Dao-AILab / flash-attention

Fast and memory-efficient exact attention
BSD 3-Clause "New" or "Revised" License
14.46k stars 1.36k forks source link

where is flash decoding second stage (reduce) code ? #1248

Open liuqi123123 opened 2 months ago

liuqi123123 commented 2 months ago

according to https://pytorch.org/blog/flash-decoding/ , flash decoding is dual stage, the second stage is "reduce && rescale contribution of each split", but I can't find the reduce kernel after kernel "compute_attn_1rowblock_splitkv", where is it ?

tridao commented 2 months ago

https://github.com/Dao-AILab/flash-attention/blob/53a4f341634fcbc96bb999a3c804c192ea14f2ea/csrc/flash_attn/src/flash_fwd_kernel.h#L1108

SimpleTheoryOfTypes commented 3 weeks ago

What’s the best way to trigger the flash-decoding path when using flash_fwd_splitkv_kernel(...)? Is it correct to set num_splits = 0 and let the heuristics decide automatically?

For flash-decoding, is the num_splits_heuristics function the recommended way to determine the optimal split for flash-decoding? I tried hardcoding num_splits to 2, 4, and 8, but saw worse results on an A100 (batch size 8, 48 q heads, new seqlen between 1 and 10): even though the heuristics calculate num_splits == 1 as the best choice, it seems combining multiple q heads with new seqlen in one GEMM is better at maximizing the TC utilization in my case? Thanks a lot in advance for your insights!

btw, the flash-decoding release notes mentioned a minimal example, but the link still leads to this "coming soon" page: https://github.com/Dao-AILab/flash-attention/tree/main/examples/inference. note sure if the link is still valid.

tridao commented 3 weeks ago

If num_splits = 0 we use a heuristic to decide if we should split (and how many splits). If batch = 8 and 48 q heads, there are 8 x 48 = 384 pieces of parallel work, more than the number of SMs on A100 (108). So there's no reason to split. Usually split is needed if there's not enough parallel work to assign to all the SMs.

SimpleTheoryOfTypes commented 3 weeks ago

Is it feasible to vectorize the S=QK^T and SV GEMMs along the batch dimension in flash decoding? For example, during decoding, the query q has a shape of [b, 1, 48, 128], and a KV tile has a shape of [b, 64, 48, 128], where 48 represents the number of attention heads, 128 is the head dimension, and 64 is kBlockN, with only 1 token being decoded at a time.

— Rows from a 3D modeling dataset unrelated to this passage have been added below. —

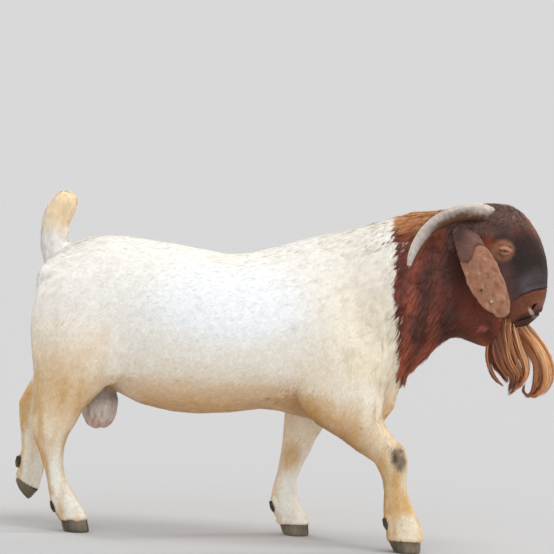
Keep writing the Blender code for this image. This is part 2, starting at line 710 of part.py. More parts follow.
def claw_ring(height, half_top, side):
    """One claw's outline at a share of its height: straight inside, bowed outside, pointed in front."""
    half_length = SOLE_LENGTH / 2 + (half_top - SOLE_LENGTH / 2) * height
    ring = []
    for a in np.linspace(0, 2 * math.pi, 12, endpoint=False):
        along, out = math.cos(a), math.sin(a)
        toe = 1.0 - 0.42 * max(0.0, along) ** 1.6
        y = CLEFT / 2 + (CLAW_WIDTH * power(out, 2.4) * toe if out > 0 else 0.0018 * out)
        x = along * half_length - CORONET_LEAN * height
        ring.append(Vector((x, side * y, height * CLAW_HEIGHT)))
    return ring


def foot_place(foot):
    sole, pitch, turn = FEET[foot][:3]
    return (
        Matrix.Translation(sole)
        @ Matrix.Rotation(math.radians(-turn), 4, "Z")
        @ Matrix.Rotation(math.radians(pitch), 4, "Y")
    )


def which_toe(foot, side):
    return "outer" if foot.endswith(SIDE_NAMES[side]) else "inner"


def make_claw(foot, side):
    """One of a foot's two claws, with a flat sole."""
    rings = []
    for height in (0.0, 0.18, 1.0):
        ring = claw_ring(height, FEET[foot][3], side)
        if height == 0.0:
            middle = sum(ring, Vector()) / len(ring)
            ring = [middle + (p - middle) * 0.94 for p in ring]
        rings.append(ring)
    place = foot_place(foot)
    rings = [[place @ p for p in ring] for ring in rings]
    name = f"claw_{foot}_{which_toe(foot, side)}"
    return add_object(name, mesh_of_rings(name, rings), "claw")


def make_dewclaw(foot, side):
    """A blunt cone that hangs behind the fetlock."""
    sole, pitch, _, _, (x, z) = FEET[foot]
    lean = math.radians(-16 + pitch * 0.4)
    down = Vector((-math.sin(lean), side * 0.10, -math.cos(lean))).normalized()
    out = Vector((-math.cos(lean), 0.0, math.sin(lean)))
    beside = down.cross(out)
    start = Vector((x, sole[1] + side * 0.0155, z)) - down * DEWCLAW_LENGTH * 0.4
    rings = []
    for share, radius in ((0.0, 0.0075), (0.55, 0.0090), (1.0, 0.0045)):
        rings.append([
            start
            + down * DEWCLAW_LENGTH * share
            + out * radius * math.cos(a)
            + beside * radius * math.sin(a)
            for a in np.linspace(0, 2 * math.pi, 8, endpoint=False)
        ])
    name = f"dewclaw_{foot}_{which_toe(foot, side)}"
    return add_object(name, mesh_of_rings(name, rings), "claw")


def make_eye(side):
    x, y, z = EYE_CENTRE
    eye = ball_mass(f"eye_{SIDE_NAMES[side]}", (x, side * y, z), (EYE_RADIUS,) * 3, segments=12)
    eye.data.materials.append(material("eye"))
    return eye


def surface_tree(obj):
    bm = bmesh.new()
    bm.from_mesh(obj.data)
    tree = BVHTree.FromBMesh(bm)
    bm.free()
    return tree


def cut_mouth(head):
    """A fine groove round the muzzle where the lips meet."""
    tree, middle = surface_tree(head), Vector(MOUTH_CENTRE)
    ahead, beside = Vector(MOUTH_FORWARD).normalized(), Vector((0, 1, 0))
    upward = ahead.cross(beside)
    rings = []
    for angle in np.radians(np.linspace(-MOUTH_SWING, MOUTH_SWING, 15)):
        away = ahead * math.cos(angle) + beside * math.sin(angle)
        lip = tree.ray_cast(middle, away)[0]
        radius = MOUTH_RADIUS * (0.4 + 0.6 * math.cos(angle / 2) ** 0.5)
        rings.append([
            lip + (away * math.cos(a) + upward * math.sin(a)) * radius
            for a in np.linspace(0, 2 * math.pi, 6, endpoint=False)
        ])
    groove = helper(add_object("cutter", mesh_of_rings("cutter", rings)))
    combine(head, groove, "DIFFERENCE")


def cut_nostrils(head):
    for side in (RIGHT, LEFT):
        x, y, z = NOSTRIL
        hollow = ball_mass("cutter", (x, side * y, z), NOSTRIL_HALF_SIZES, NOSTRIL_TURN, segments=10)
        combine(head, helper(hollow), "DIFFERENCE")


def trim(obj, neighbour):
    """Cuts obj back so that it meets its neighbour with the usual gap."""
    combine(obj, swollen(neighbour, "cutter", GAP), "DIFFERENCE")
    return largest_body(obj)


def stand_on_origin():
    """Puts the middle of the goat's box on the vertical axis, and its soles on the floor."""
    bpy.context.view_layer.update()
    corners = [
        obj.matrix_world @ Vector(c)
        for obj in bpy.data.objects
        if obj.type == "MESH" and not obj.hide_render
        for c in obj.bound_box
    ]
    low = Vector(map(min, zip(*corners)))
    high = Vector(map(max, zip(*corners)))
    shift = Vector((-(low.x + high.x) / 2, -(low.y + high.y) / 2, -low.z))
    for obj in bpy.data.objects:
        if obj.type == "MESH":
            obj.data.transform(Matrix.Translation(shift))
    return shift


def main():
    clear_scene()
    flesh = make_flesh()
    pieces = part_flesh(flesh)
    for name, piece in pieces.items():
        piece.name = name
        finish = "brown_coat" if name in ("head", "neck") else "white_coat"
        piece.data.materials.clear()
        piece.data.materials.append(material(finish))
    head, trunk = pieces["head"], pieces["trunk"]
    for side in (RIGHT, LEFT):
        eye = make_eye(side)
        combine(head, swollen(eye, "cutter", GAP), "DIFFERENCE")
        trim(make_horn(side), head)
        trim(make_ear(side), head)
    cut_mouth(head)
    cut_nostrils(head)
    largest_body(head)
    trim(make_beard(), head)
    scrotum = trim(make_scrotum(), trunk)
    for side in (RIGHT, LEFT):
        trim(scrotum, pieces[f"hindleg_{SIDE_NAMES[side]}_upper"])
    for foot in FEET:
        leg = pieces[foot.replace("fore_", "foreleg_").replace("hind_", "hindleg_") + "_lower"]
        for side in (RIGHT, LEFT):
            claw = make_claw(foot, side)
            combine(leg, swollen(claw, "cutter", GAP), "DIFFERENCE")
            trim(make_dewclaw(foot, side), leg)
        largest_body(leg)
    print("moved by", [round(v, 4) for v in stand_on_origin()])


main()
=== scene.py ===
"""A still, life-size buck goat: one skin, eyes, horns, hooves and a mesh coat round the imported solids.

Lengths are in metres. Landmarks are given in the goat's own frame and moved by ORIGIN, which comes
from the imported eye, so that they stay on the solids.
"""

import math

import bmesh
import bpy
import numpy as np
from mathutils import Matrix, Vector
from mathutils.bvhtree import BVHTree
from mathutils.kdtree import KDTree


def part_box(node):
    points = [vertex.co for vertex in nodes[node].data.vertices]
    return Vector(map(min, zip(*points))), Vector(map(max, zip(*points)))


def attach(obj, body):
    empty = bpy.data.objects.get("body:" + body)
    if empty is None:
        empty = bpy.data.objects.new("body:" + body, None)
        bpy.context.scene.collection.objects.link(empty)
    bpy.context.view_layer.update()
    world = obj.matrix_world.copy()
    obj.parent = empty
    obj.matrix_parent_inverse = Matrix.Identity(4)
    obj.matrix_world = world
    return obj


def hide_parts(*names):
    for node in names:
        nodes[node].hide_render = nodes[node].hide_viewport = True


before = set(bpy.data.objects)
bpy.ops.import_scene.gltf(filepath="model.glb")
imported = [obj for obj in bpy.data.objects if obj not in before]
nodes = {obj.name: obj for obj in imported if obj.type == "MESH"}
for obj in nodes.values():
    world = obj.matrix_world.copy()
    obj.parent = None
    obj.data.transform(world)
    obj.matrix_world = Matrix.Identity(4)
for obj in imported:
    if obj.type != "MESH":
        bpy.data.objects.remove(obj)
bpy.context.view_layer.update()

MM = 0.001
SIDES = {"right": -1, "left": 1}
EYE_HOME = np.array((0.563, 0.067, 0.7515))     # the left eye's middle in the goat's own frame
EYE_RADIUS = 15.0 * MM
eye_low, eye_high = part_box("eye_left")
ORIGIN = np.array((eye_low + eye_high) / 2) - EYE_HOME

FEET = [f"{end}_{side}" for end in ("fore", "hind") for side in SIDES]
LEGS = [f"{end}leg_{side}_{half}" for end in ("fore", "hind") for side in SIDES
        for half in ("upper", "lower")]
EARS = ["ear_right", "ear_left"]
EYES = ["eye_right", "eye_left"]
FLESH = ["trunk", "neck", "head", "tail", "scrotum", *EARS, *LEGS]

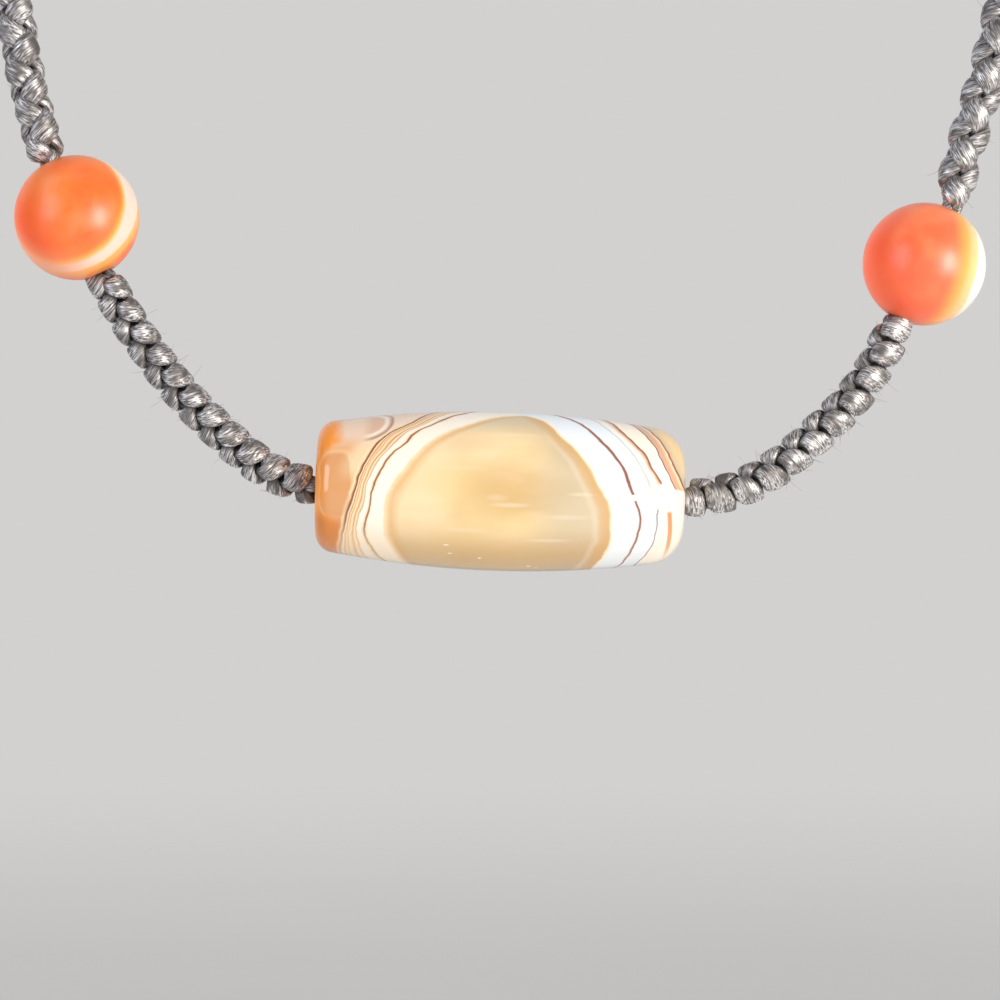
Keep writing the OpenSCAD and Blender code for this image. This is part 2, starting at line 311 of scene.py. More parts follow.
class NecklaceKnots(bpy.types.PropertyGroup):
    """Sizes of the two knotted strands."""

    left_turns: turns("Left Turns", "Turns between the left bead and the barrel", 11)
    right_turns: turns("Right Turns", "Turns between the barrel and the right bead", 10)
    coil_offset: mm("Coil Offset", "Distance of each coil's axis from the middle of the cord", 0.6)
    coil_across: mm("Coil Across", "Radius of a coil across the cord", 0.64)
    coil_through: mm("Coil Through", "Radius of a coil through the cord", 1.15)
    width: mm("Strand Width", "Width where a strand lies outside", 2.55)
    thickness: mm("Strand Thickness", "Thickness where a strand lies outside", 1.15)
    pinch_width: mm("Pinched Width", "Width inside the knots", 1.0)
    pinch_thickness: mm("Pinched Thickness", "Thickness inside the knots", 0.8)
    thread: mm("Bore Thread", "Diameter of a strand inside the stones", 0.8)
    thread_offset: mm("Bore Offset", "Distance from the middle inside the stones", 0.56)


class NecklaceBraid(bpy.types.PropertyGroup):
    """Sizes of the four-strand braid and of the wrapped sleeve at the nape."""

    diameter: mm("Diameter", "Outer diameter of the braid", 4.0)
    period: mm("Period", "Length in which a strand goes once round", 7.9)
    width: mm("Strand Width", "Width where a strand lies outside", 2.5)
    thickness: mm("Strand Thickness", "Thickness where a strand lies outside", 1.2)
    inner_width: mm("Inner Width", "Width where a strand passes under", 1.8)
    inner_thickness: mm("Inner Thickness", "Thickness where a strand passes under", 0.9)
    left_roll: angle("Left Roll", "Turn of the left braid's columns about the cord", 45)
    right_roll: angle("Right Roll", "Turn of the right braid's columns about the cord", 0)
    sleeve_length: mm("Sleeve Length", "Length of the wrapping at the nape", 12)
    sleeve_diameter: mm("Sleeve Diameter", "Outer diameter of the wrapping", 5.4)
    wrap: mm("Wrap Thread", "Diameter of the wrapped thread", 0.8)


class NecklaceThread(bpy.types.PropertyGroup):
    """Colours of the grey satin thread, with its painted highlight and painted shade."""

    # Painted highlight on fibres that catch the light
    bright: colour("Bright", "Fibres that catch the light", "f4f4f8")
    grey: colour("Grey", "Body of the thread", "726e6d")
    # Painted shade between the fibres and where the strand is tucked in
    deep: colour("Deep", "Between the fibres", "2a2625")


class NecklaceStudio(bpy.types.PropertyGroup):
    """Floor, backdrop, lights and camera."""

    backdrop: colour("Backdrop", "Even colour behind the floor", "d2d1d0")
    floor: colour("Floor", "Matt floor", "f1f0ee")
    distance: mm("Camera Distance", "From the camera to the loop", 400)
    lens: FloatProperty(name="Lens", description="Focal length in millimetres", default=148.8, min=20)
    key_power: power("Key Light", "Power of the main light", 3.4)
    fill_power: power("Fill Light", "Power of the light on the left", 1.45)
    rim_power: power("Rim Light", "Power of the light behind on the left", 2.0)
    back_power: power("Back Light", "Power of the light behind on the right", 1.6)


SETTINGS = {
    "necklace_barrel": NecklaceBarrel,
    "necklace_bead": NecklaceBead,
    "necklace_knots": NecklaceKnots,
    "necklace_braid": NecklaceBraid,
    "necklace_thread": NecklaceThread,
    "necklace_studio": NecklaceStudio,
}


def unit(v):
    return v / np.linalg.norm(v, axis=-1, keepdims=True)


def ease(t):
    """Smooth step from 0 to 1."""
    t = np.clip(t, 0, 1)
    return t * t * (3 - 2 * t)


def blend(start, end, share):
    return start + (end - start) * share


def lengths(line):
    """Distance of each point of a line from its first point, along it."""
    return np.r_[0, np.cumsum(np.linalg.norm(np.diff(line, axis=0), axis=1))]


class CordRoute:
    """Middle line of the cord: a smooth curve through the given points, measured along its length."""

    def __init__(self):
        low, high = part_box("nape_sleeve")
        points = np.array([(-x, z) for x, z in LEFT_ROUTE] + RIGHT_ROUTE[::-1], float) * MM
        points[:, 1] += (low.z + high.z) / 2 - LEFT_ROUTE[0][1] * MM
        slopes = np.gradient(points, lengths(points), axis=0)
        t = np.arange(ROUTE_STEPS)[None, :, None] / ROUTE_STEPS
        p, q, m, n = points[:-1, None], points[1:, None], slopes[:-1, None], slopes[1:, None]
        d = np.diff(lengths(points))[:, None, None]
        bends = ((2 * t**3 - 3 * t**2 + 1) * p + (t**3 - 2 * t**2 + t) * d * m
                 + (3 * t**2 - 2 * t**3) * q + (t**3 - t**2) * d * n)
        self.curve = np.vstack([bends.reshape(-1, 2), points[-1:]])
        self.along = lengths(self.curve)
        self.left_bead, self.barrel, self.right_bead = [self.along[row * ROUTE_STEPS] for row in STONE_ROWS]

    def at(self, s):
        x, z = [np.interp(s, self.along, column) for column in self.curve.T]
        return np.stack([x, np.zeros_like(x), z], -1)

    def ahead(self, s):
        return unit(self.at(s + LOOK_AHEAD) - self.at(s - LOOK_AHEAD))

    def side(self, s):
        x, y, z = np.moveaxis(self.ahead(s), -1, 0)
        return np.stack([-z, y, x], -1)

    def seat(self, s):
        """Placement of a drilled stone: its own X axis along the cord and its front towards -Y."""
        columns = np.stack([self.ahead(s), BACK, self.side(s), self.at(s)], 1)
        return Matrix([*columns.tolist(), [0, 0, 0, 1]])


ROUTE = CordRoute()


def sign(operation, turned=False):
    """A method of Value that adds the maths node of a sign; turned puts the other side first."""
    def reckon(self, *other):
        return self.shader.maths(operation, *((*other, self) if turned else (self, *other)))

    return reckon


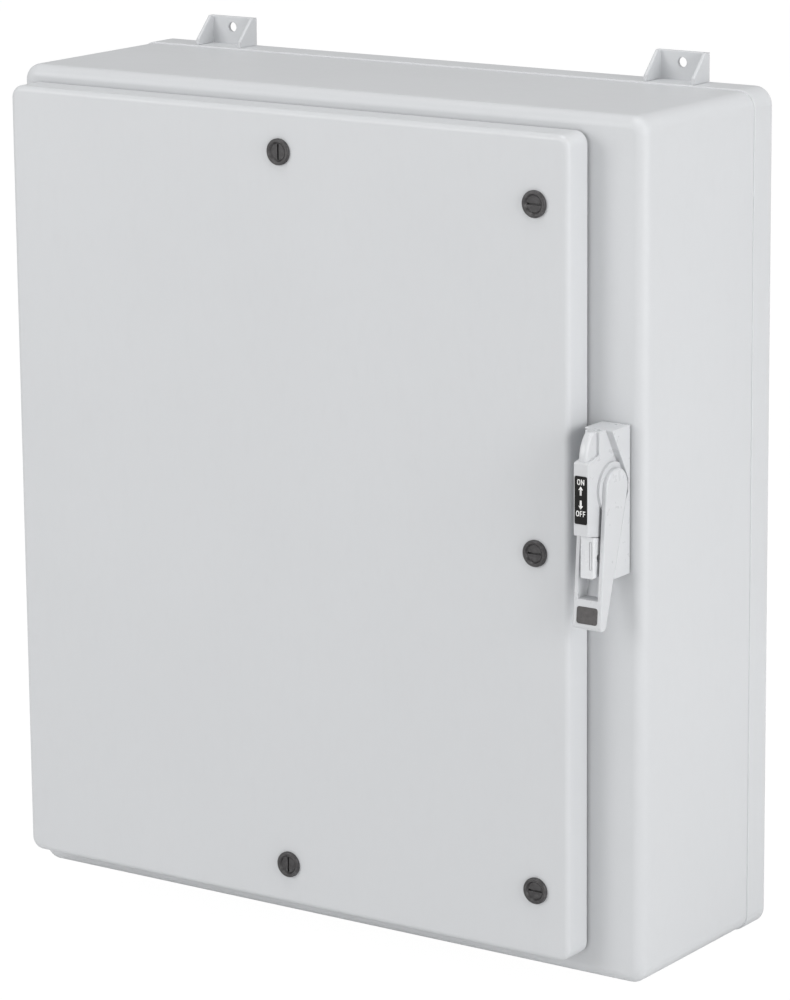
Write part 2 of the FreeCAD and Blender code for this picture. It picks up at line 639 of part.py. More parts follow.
def handle_yoke():
    """Two arms on the shaft, joined at the tip by a solid cross block."""
    x = HANDLE_X
    left = lever_arm(x - LEVER_HALF, x - LEVER_HALF)
    right = lever_arm(x + LEVER_HALF - LEVER_ARM, x + LEVER_HALF)
    profile = proud([(lever_front(-32), -32), (TIP_PROUD, TIP_Z), (TIP_BACK, TIP_Z), (38.5, -32)])
    tip = side_prism(profile, x - LEVER_HALF + 2, x + LEVER_HALF - 2)
    tip = round_edges(tip, TIP_ROUND, crosses_below(TIP_Z + 1))
    yoke = joined([left, right, tip])
    bore = rod_x(SHAFT_RADIUS, x - LEVER_HALF + 2.2, x + LEVER_HALF - 2.2, PIVOT_Y, PIVOT_Z)
    return without(yoke, [bore, tip_pad(12.5, -57.1, -39.3, 3.0, 4.0)])


def tip_pad(half, z0, z1, corner, rise):
    """A rounded rectangle sunk 2.2 mm into the lever's sloping front, standing out by rise."""
    outline = slab(HANDLE_X - half, HANDLE_X + half, z0, z1, FLANGE - 65, FLANGE - 50, corner)
    layer = proud([(lever_front(-60) + rise, -60), (lever_front(-36) + rise, -36),
                   (lever_front(-36) - 2.2, -36), (lever_front(-60) - 2.2, -60)])
    return outline.common(side_prism(layer, HANDLE_X - 20, HANDLE_X + 20))


def tip_insert():
    return tip_pad(12.4, -57.0, -39.4, 2.9, 0.4)


def pivot_shaft():
    return rod_x(SHAFT_RADIUS, HANDLE_X - LEVER_HALF + 2.2, HANDLE_X + LEVER_HALF - 2.2, PIVOT_Y, PIVOT_Z)


def wire_drum(x, y, z, wire_radius, half_width, bore):
    """A flanged wheel whose groove floor is just inside the wire."""
    floor = wire_radius - WIRE - 0.1
    core = rod_x(floor, x - half_width, x + half_width, y, z)
    rims = [rod_x(wire_radius + WIRE, x0, x0 + 1.4, y, z) for x0 in (x - half_width, x + half_width - 1.4)]
    return joined([core] + rims).cut(rod_x(bore, x - half_width - 1, x + half_width + 1, y, z))


def lock_slide():
    """Padlock slide: block with a well rounded left edge, finger groove, cross hole and guiding tongue."""
    x = HANDLE_X
    half = SLIDE_HALF
    front = FLANGE - SLIDE_PROUD
    outline = slab(x - half, x + half, -8.9, 38.0, front, FLANGE - 28.0, 2.5)
    section = two_round_edges(x - half, x + half, front, FLANGE - 20.0, -10.0, 39.0, 4.5, 1.4)
    tongue = block(x - 4.5, x + 4.5, FLANGE - 29.0, FLANGE - 12.0, 2.1, 19.9)
    above = side_prism(proud([(26, 25.3), (47, 32.1), (60, 34.9), (60, 40), (26, 40)]), x - 11, x + 11)
    groove = slab(x + 3.55, x + 7.05, -0.2, 29.9, front - 1.0, front + 0.8, 1.7)
    island = slab(x + 4.5, x + 6.1, 0.75, 28.95, front - 1.0, front + 1.0, 0.75)
    hole = rod_x(4.0, x - 11, x + 11, FLANGE - PADLOCK_PROUD, 12.0)
    return without(joined([outline.common(section), tongue]), [above, groove.cut(island), hole])


# ---------------------------------------------------------------- wires between handle and switch
DRUM_X = SWITCH_X + 136.0
ANCHOR_Z = BLADE_Z + 60.0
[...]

In the current implementation, a separate flash::gemm is run for each batch, resulting in GEMM shapes like:

q: 1 x 128 K: 64 x 128

Here, flash::gemm computes a q: kBlockM=64 x 128 by K: kBlockN=64 x 128 GEMM, but only the first row of the result is used, while the remaining 63 rows are discarded (partition utilization 1/ 64 = 1.6%).

Would it be feasible to perform the following using a single flash::gemm for the entire batch in flash decoding, i.e.,:

q: (b, 1) x 128 K: (b, 64) x 128

This approach could potentially improve tensor core partition utilization by a factor of b, as it would allow us to keep b rows of the output tensor instead of just 1.

If flash decoding can already do this batch dim vectorization , how to enable it? Thanks!

tridao commented 3 weeks ago

No that doesn't increase tensor core util. The operation is mem bound any way (you can measure that its speed is close to memcpy) so it doens't matter that we're doing extra compute

SimpleTheoryOfTypes commented 1 week ago

Given that, with small batch sizes, the attention kernel during decoding is memory-bound, why would maximizing SM utilization by creating more parallel work along the sequence dimension still lead to improved latency?

flash decoding does help a lot with small batch size (<5) decoding, just wanted to verify my understanding: Flash decoding’s main optimization appears to be optimizing compute unit utilization, which seems at odds with the fact that the attention kernel during decoding is memory-bound. Is it because the scheduling is suboptimal?

tridao commented 1 week ago

Mem bound here means most of the time is spent waiting for memory to be loaded from global memory. You want more thread blocks issuing load instructions. If batch size = 1, seqlen_q = 1, nheads = 16, then you only have 16 thread blocks issuing loads (out of 108 or 132 SMs). So you're not saturating memory bandwidth. You want to parallelize along the seqlen_k dimension so that more thread blocks are issuing loads and saturate mem bw

SimpleTheoryOfTypes commented 1 week ago

Thanks a lot for the explanation! that makes sense, flash decoding also optimizes memory bandwidth by creating more parallel LD/ST instructions.